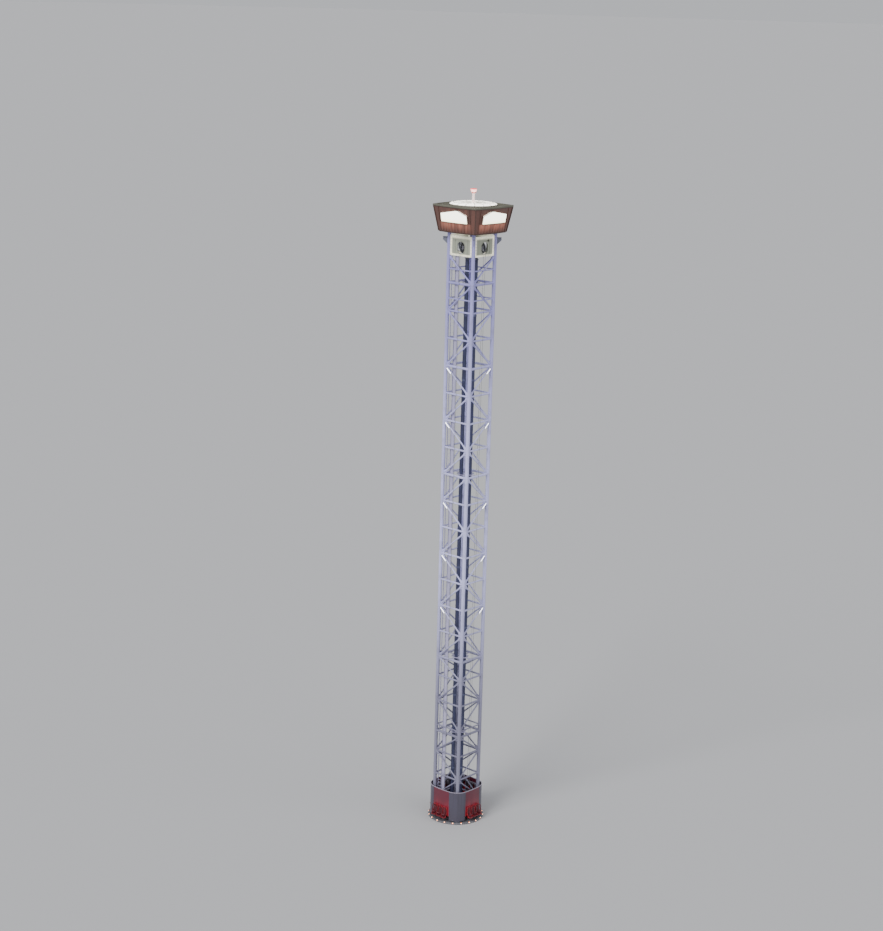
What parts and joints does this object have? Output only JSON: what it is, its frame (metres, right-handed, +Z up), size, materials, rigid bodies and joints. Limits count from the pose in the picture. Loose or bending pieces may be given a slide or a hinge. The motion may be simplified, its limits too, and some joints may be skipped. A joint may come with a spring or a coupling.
{
  "type": "scale model of a drop tower ride, 1:2",
  "caption": "Drop tower ride: square lattice tower on a round plinth, flared lit crown with a beacon, and a rider carriage that slides up and down the columns.",
  "frame": {"origin": "centre of the plinth's flat underside, on the tower's axis", "axes": "+Z up along the tower, the front side faces -Y and the right side faces +X"},
  "size_m": [2.7076, 2.7076, 28.795],
  "materials": {
    "plinth": "grey paint on steel plate, dull and scuffed",
    "plinth_lamps": "lit amber lenses",
    "columns": "white paint lit lavender, slightly chalky",
    "lattice": "white paint lit lavender",
    "cylinders": "grey paint, satin",
    "inner_steel": "galvanised and painted steel",
    "sheaves": "cast rim with a worn bright groove",
    "sheave_frames": "grey paint with grease marks",
    "cables": "laid wire rope, oiled",
    "head_walls": "cream paint, brightly lit",
    "brackets": "grey paint",
    "flood_lights": "lit white lenses in grey housings",
    "crown_walls": "copper brown sheet with faint seams",
    "crown_trim": "dark copper brown paint",
    "light_boxes": "lit plain white face, no lettering",
    "crown_roof": "dull grey brown sheet",
    "roof_light": "lit white translucent panels",
    "mast": "pale grey paint",
    "beacon": "lit red lens",
    "carriage_frame": "grey paint with wear at the edges",
    "rollers": "black polyurethane tyre",
    "side_panels": "maroon gloss paint on sheet",
    "corner_panels": "grey plum paint on sheet",
    "cap_rail": "pale paint",
    "seats": "dark red moulded shell with padding",
    "restraints": "dark red padded steel"
  },
  "bodies": {
    "tower": {"plinth": "plinth", "plinth_lamps": "plinth_lamps", "column_front_left": "columns", "column_front_right": "columns", "column_back_right": "columns", "column_back_left": "columns", "lattice_front": "lattice", "lattice_right": "lattice", "lattice_back": "lattice", "lattice_left": "lattice", "air_cylinders": "cylinders", "cylinder_braces": "inner_steel", "ladder": "inner_steel", "cable_tray": "inner_steel", "base_sheaves": "sheaves", "base_sheave_stands": "sheave_frames", "head_sheaves": "sheaves", "head_sheave_frame": "sheave_frames", "hoist_cables": "cables", "head_walls": "head_walls", "head_brackets": "brackets", "flood_lights": "flood_lights", "crown_soffit": "crown_walls", "crown_wall_front": "crown_walls", "crown_wall_right": "crown_walls", "crown_wall_back": "crown_walls", "crown_wall_left": "crown_walls", "crown_corner_trims": "crown_trim", "crown_light_boxes": "light_boxes", "crown_roof": "crown_roof", "roof_light": "roof_light", "mast": "mast", "beacon": "beacon"},
    "carriage": {"carriage_side_front": "carriage_frame", "carriage_side_right": "carriage_frame", "carriage_side_back": "carriage_frame", "carriage_side_left": "carriage_frame", "carriage_corners": "carriage_frame", "guide_rollers": "rollers", "side_panels": "side_panels", "corner_panels": "corner_panels", "cap_rail": "cap_rail", "seats_front": "seats", "seats_right": "seats", "seats_back": "seats", "seats_left": "seats", "restraints_front": "restraints", "restraints_right": "restraints", "restraints_back": "restraints", "restraints_left": "restraints"}
  },
  "joints": [
    {"name": "carriage_lift", "type": "slide", "parent": "tower", "child": "carriage", "axis": [0, 0, 1], "range_m": [0, 24]}
  ]
}
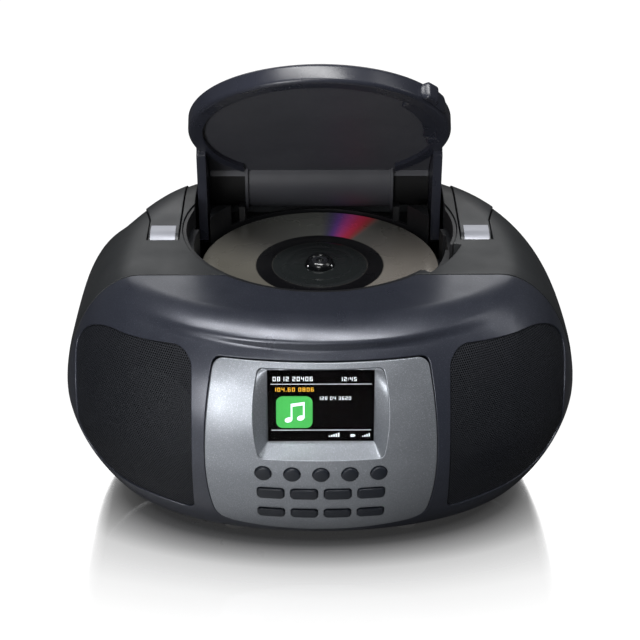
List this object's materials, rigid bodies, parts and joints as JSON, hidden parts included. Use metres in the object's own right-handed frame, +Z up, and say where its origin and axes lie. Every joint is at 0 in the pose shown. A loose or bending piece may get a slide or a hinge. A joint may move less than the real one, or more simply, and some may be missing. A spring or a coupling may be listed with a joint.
{
  "type": "portable cd radio",
  "caption": "Portable CD radio: bulging cabinet, grilles either side of a silver panel with display and keys, flip-up disc lid, U handle and telescopic aerial.",
  "frame": {"origin": "bottom centre of the bounding box, on the floor under the cabinet", "axes": "+X to the right as seen from the front, +Y to the back, +Z up; the front faces -Y"},
  "size_m": [0.25, 0.2318, 0.2225],
  "materials": {
    "front_fascia": "satin moulded plastic with a faint metallic fleck",
    "top_cover": "fine moulded grain",
    "rear_cabinet": "fine moulded grain",
    "left_grille": "perforated sheet, satin black",
    "right_grille": "perforated sheet, satin black",
    "control_panel": "silver satin lacquer",
    "display_lens": "clear cover over a lit black screen",
    "display_module": "plain",
    "key_board": "circuit board",
    "key_switches": "plain",
    "cd_tray": "fine moulded grain",
    "cd_chassis": "plain",
    "chassis_dampers": "soft rubber",
    "spindle_motor": "plated",
    "turntable": "polished black",
    "disc": "mirror-like pressed disc with a printed face",
    "laser_sled": "plain",
    "laser_lens": "clear, coated",
    "sled_rails": "ground",
    "sled_screw": "ground",
    "sled_motor": "plated",
    "lid_shell": "satin moulded plastic",
    "lid_liner": "fine moulded grain",
    "lid_grip": "satin moulded plastic",
    "lid_pins": "ground",
    "lid_springs": "spring wire",
    "handle": "satin moulded plastic",
    "handle_inserts": "satin silver",
    "handle_pivots": "ground",
    "speaker_baffles": "plain",
    "left_speaker": "plated basket and magnet",
    "right_speaker": "plated basket and magnet",
    "speaker_cones": "pressed pulp",
    "battery_box": "plain",
    "battery_contacts": "nickel plated",
    "battery_cover": "fine moulded grain",
    "main_board": "circuit board",
    "board_parts": "components",
    "rear_sockets": "plain",
    "rubber_feet": "soft rubber",
    "case_screws": "blackened",
    "aerial_base": "plated",
    "aerial_arm": "polished tube",
    "aerial_section_1": "polished tube",
    "aerial_section_2": "polished tube",
    "aerial_section_3": "polished rod with a knob",
    "round_key_1": "satin dark grey",
    "round_key_2": "satin dark grey",
    "round_key_3": "satin dark grey",
    "round_key_4": "satin dark grey",
    "round_key_5": "satin dark grey",
    "bar_key_1": "satin dark grey",
    "bar_key_2": "satin dark grey",
    "bar_key_3": "satin dark grey",
    "bar_key_4": "satin dark grey",
    "bar_key_5": "satin dark grey",
    "bar_key_6": "satin dark grey",
    "bar_key_7": "satin dark grey",
    "bar_key_8": "satin dark grey"
  },
  "bodies": {
    "case": {"front_fascia": "front_fascia", "top_cover": "top_cover", "rear_cabinet": "rear_cabinet", "left_grille": "left_grille", "right_grille": "right_grille", "control_panel": "control_panel", "display_lens": "display_lens", "display_module": "display_module", "key_board": "key_board", "key_switches": "key_switches", "cd_tray": "cd_tray", "cd_chassis": "cd_chassis", "chassis_dampers": "chassis_dampers", "spindle_motor": "spindle_motor", "sled_rails": "sled_rails", "sled_motor": "sled_motor", "speaker_baffles": "speaker_baffles", "left_speaker": "left_speaker", "right_speaker": "right_speaker", "speaker_cones": "speaker_cones", "battery_box": "battery_box", "battery_contacts": "battery_contacts", "main_board": "main_board", "board_parts": "board_parts", "rear_sockets": "rear_sockets", "rubber_feet": "rubber_feet", "case_screws": "case_screws"},
    "lid": {"lid_shell": "lid_shell", "lid_liner": "lid_liner", "lid_grip": "lid_grip", "lid_pins": "lid_pins", "lid_springs": "lid_springs"},
    "carry_handle": {"handle": "handle", "handle_inserts": "handle_inserts", "handle_pivots": "handle_pivots"},
    "spinner": {"turntable": "turntable", "disc": "disc"},
    "sled": {"laser_sled": "laser_sled", "laser_lens": "laser_lens"},
    "feed_screw": {"sled_screw": "sled_screw"},
    "battery_door": {"battery_cover": "battery_cover"},
    "aerial_swivel": {"aerial_base": "aerial_base"},
    "aerial_lower": {"aerial_arm": "aerial_arm"},
    "aerial_first": {"aerial_section_1": "aerial_section_1"},
    "aerial_second": {"aerial_section_2": "aerial_section_2"},
    "aerial_third": {"aerial_section_3": "aerial_section_3"},
    "round_key_1_body": {"round_key_1": "round_key_1"},
    "round_key_2_body": {"round_key_2": "round_key_2"},
    "round_key_3_body": {"round_key_3": "round_key_3"},
    "round_key_4_body": {"round_key_4": "round_key_4"},
    "round_key_5_body": {"round_key_5": "round_key_5"},
    "bar_key_1_body": {"bar_key_1": "bar_key_1"},
    "bar_key_2_body": {"bar_key_2": "bar_key_2"},
    "bar_key_3_body": {"bar_key_3": "bar_key_3"},
    "bar_key_4_body": {"bar_key_4": "bar_key_4"},
    "bar_key_5_body": {"bar_key_5": "bar_key_5"},
    "bar_key_6_body": {"bar_key_6": "bar_key_6"},
    "bar_key_7_body": {"bar_key_7": "bar_key_7"},
    "bar_key_8_body": {"bar_key_8": "bar_key_8"}
  },
  "joints": [
    {"name": "lid_hinge", "type": "hinge", "parent": "case", "child": "lid", "pos_m": [0, 0.077, 0.124], "axis": [-1, 0, 0], "range_deg": [-46, 0], "stiffness_Nm_per_rad": 0.05, "springref_deg": 68.75},
    {"name": "handle_hinge", "type": "hinge", "parent": "case", "child": "carry_handle", "pos_m": [0, 0.0025, 0.1206], "axis": [1, 0, 0], "range_deg": [0, 80]},
    {"name": "turntable_spin", "type": "hinge", "parent": "case", "child": "spinner", "pos_m": [0, 0.009, 0.1054], "axis": [0, 0, 1], "continuous": true},
    {"name": "sled_slide", "type": "slide", "parent": "case", "child": "sled", "axis": [1, 0, 0], "range_m": [0, 0.034]},
    {"name": "feed_screw_turn", "type": "hinge", "parent": "case", "child": "feed_screw", "pos_m": [0.04, 0.029, 0.0945], "axis": [1, 0, 0], "range_deg": [0, 6122]},
    {"name": "battery_door_hinge", "type": "hinge", "parent": "case", "child": "battery_door", "pos_m": [0, 0.00315, 0.00365], "axis": [-1, 0, 0], "range_deg": [0, 60]},
    {"name": "aerial_turn", "type": "hinge", "parent": "case", "child": "aerial_swivel", "pos_m": [0.04, 0.1054, 0.09], "axis": [0, 0, -1], "range_deg": [0, 180]},
    {"name": "aerial_elbow", "type": "hinge", "parent": "aerial_swivel", "child": "aerial_lower", "pos_m": [0.04, 0.1054, 0.0935], "axis": [0, 1, 0], "range_deg": [0, 90]},
    {"name": "aerial_slide_1", "type": "slide", "parent": "aerial_lower", "child": "aerial_first", "axis": [-1, 0, 0], "range_m": [0, 0.078]},
    {"name": "aerial_slide_2", "type": "slide", "parent": "aerial_first", "child": "aerial_second", "axis": [-1, 0, 0], "range_m": [0, 0.078]},
    {"name": "aerial_slide_3", "type": "slide", "parent": "aerial_second", "child": "aerial_third", "axis": [-1, 0, 0], "range_m": [0, 0.078]},
    {"name": "round_key_1_press", "type": "slide", "parent": "case", "child": "round_key_1_body", "axis": [0, 1, 0], "range_m": [0, 0.001], "stiffness_N_per_m": 500},
    {"name": "round_key_2_press", "type": "slide", "parent": "case", "child": "round_key_2_body", "axis": [0, 1, 0], "range_m": [0, 0.001], "stiffness_N_per_m": 500},
    {"name": "round_key_3_press", "type": "slide", "parent": "case", "child": "round_key_3_body", "axis": [0, 1, 0], "range_m": [0, 0.001], "stiffness_N_per_m": 500},
    {"name": "round_key_4_press", "type": "slide", "parent": "case", "child": "round_key_4_body", "axis": [0, 1, 0], "range_m": [0, 0.001], "stiffness_N_per_m": 500},
    {"name": "round_key_5_press", "type": "slide", "parent": "case", "child": "round_key_5_body", "axis": [0, 1, 0], "range_m": [0, 0.001], "stiffness_N_per_m": 500},
    {"name": "bar_key_1_press", "type": "slide", "parent": "case", "child": "bar_key_1_body", "axis": [0, 1, 0], "range_m": [0, 0.001], "stiffness_N_per_m": 500},
    {"name": "bar_key_2_press", "type": "slide", "parent": "case", "child": "bar_key_2_body", "axis": [0, 1, 0], "range_m": [0, 0.001], "stiffness_N_per_m": 500},
    {"name": "bar_key_3_press", "type": "slide", "parent": "case", "child": "bar_key_3_body", "axis": [0, 1, 0], "range_m": [0, 0.001], "stiffness_N_per_m": 500},
    {"name": "bar_key_4_press", "type": "slide", "parent": "case", "child": "bar_key_4_body", "axis": [0, 1, 0], "range_m": [0, 0.001], "stiffness_N_per_m": 500},
    {"name": "bar_key_5_press", "type": "slide", "parent": "case", "child": "bar_key_5_body", "axis": [0, 1, 0], "range_m": [0, 0.001], "stiffness_N_per_m": 500},
    {"name": "bar_key_6_press", "type": "slide", "parent": "case", "child": "bar_key_6_body", "axis": [0, 1, 0], "range_m": [0, 0.001], "stiffness_N_per_m": 500},
    {"name": "bar_key_7_press", "type": "slide", "parent": "case", "child": "bar_key_7_body", "axis": [0, 1, 0], "range_m": [0, 0.001], "stiffness_N_per_m": 500},
    {"name": "bar_key_8_press", "type": "slide", "parent": "case", "child": "bar_key_8_body", "axis": [0, 1, 0], "range_m": [0, 0.001], "stiffness_N_per_m": 500}
  ],
  "couplings": [
    {"joint": "feed_screw_turn", "follows": "sled_slide", "rad_per_m": 3141.6}
  ]
}
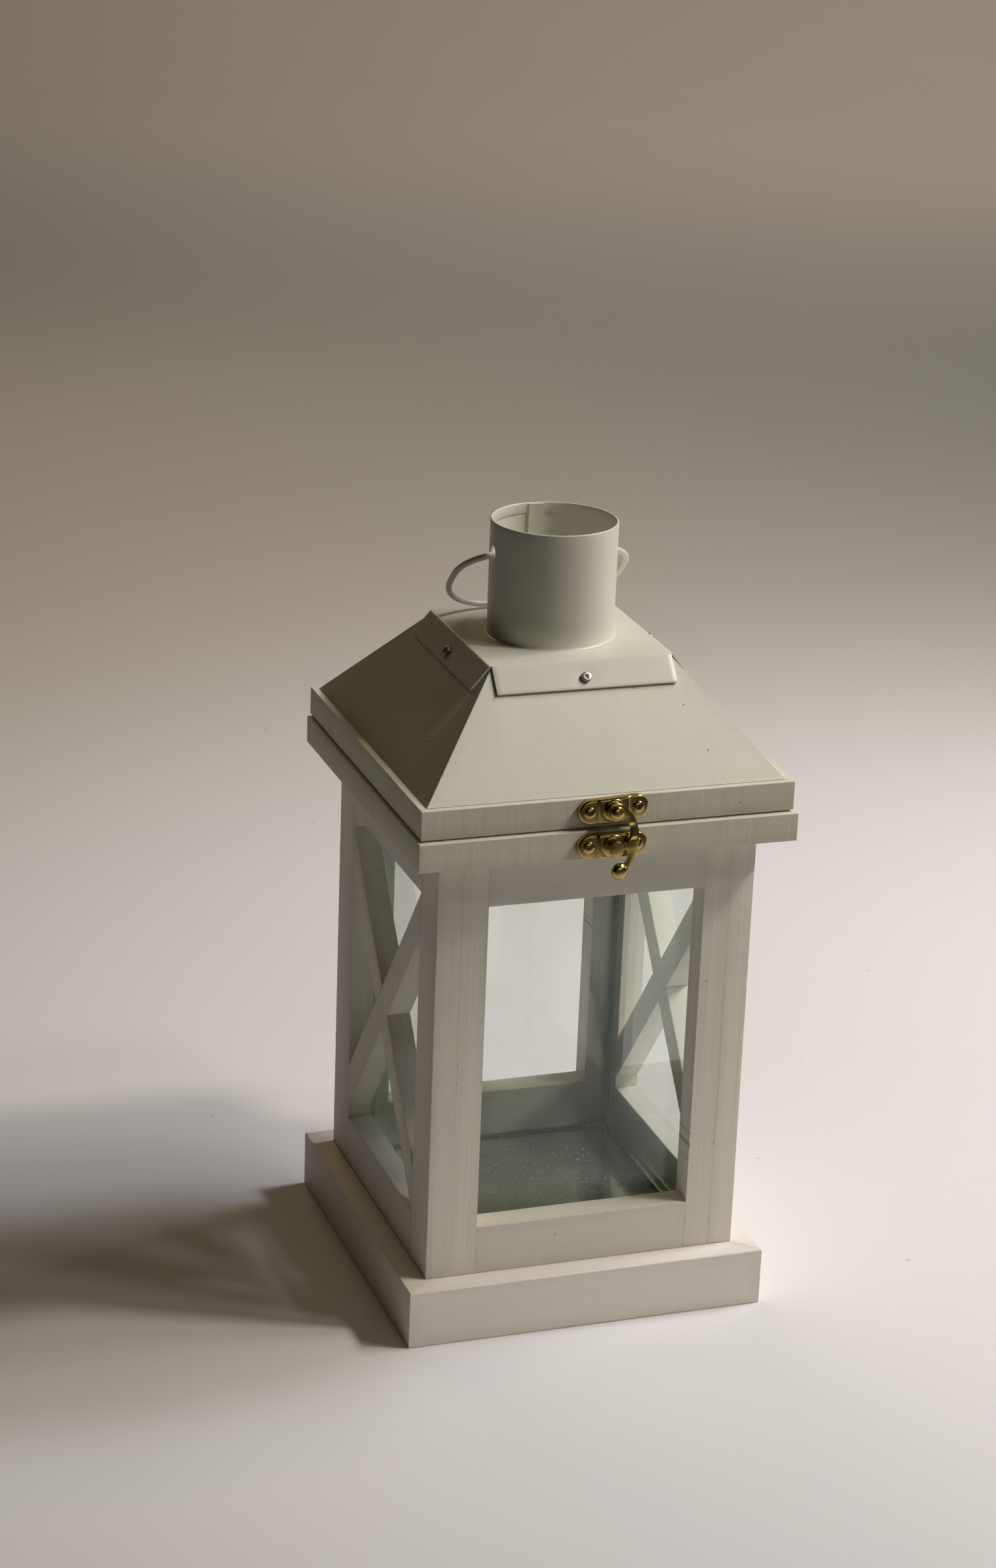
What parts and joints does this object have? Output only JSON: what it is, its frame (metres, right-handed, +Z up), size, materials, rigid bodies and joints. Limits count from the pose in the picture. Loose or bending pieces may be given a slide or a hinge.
-------
INSTRUCTIONS TO FOLLOW:
Identify the lines in the entries above that contain "axes", then copy them out.

ANSWER TO THIS TASK:
  "frame": {"origin": "centre of the plinth's flat underside, on the tower's axis", "axes": "+Z up along the tower, the front side faces -Y and the right side faces +X"},
List this object's materials, rigid bodies, parts and joints as JSON, hidden parts included. Use metres in the object's own right-handed frame, +Z up, and say where its origin and axes lie. Every joint is at 0 in the pose shown. A loose or bending piece may get a slide or a hinge. A joint may move less than the real one, or more simply, and some may be missing. A spring or a coupling may be listed with a joint.
  "frame": {"origin": "bottom centre of the bounding box, on the floor under the cabinet", "axes": "+X to the right as seen from the front, +Y to the back, +Z up; the front faces -Y"},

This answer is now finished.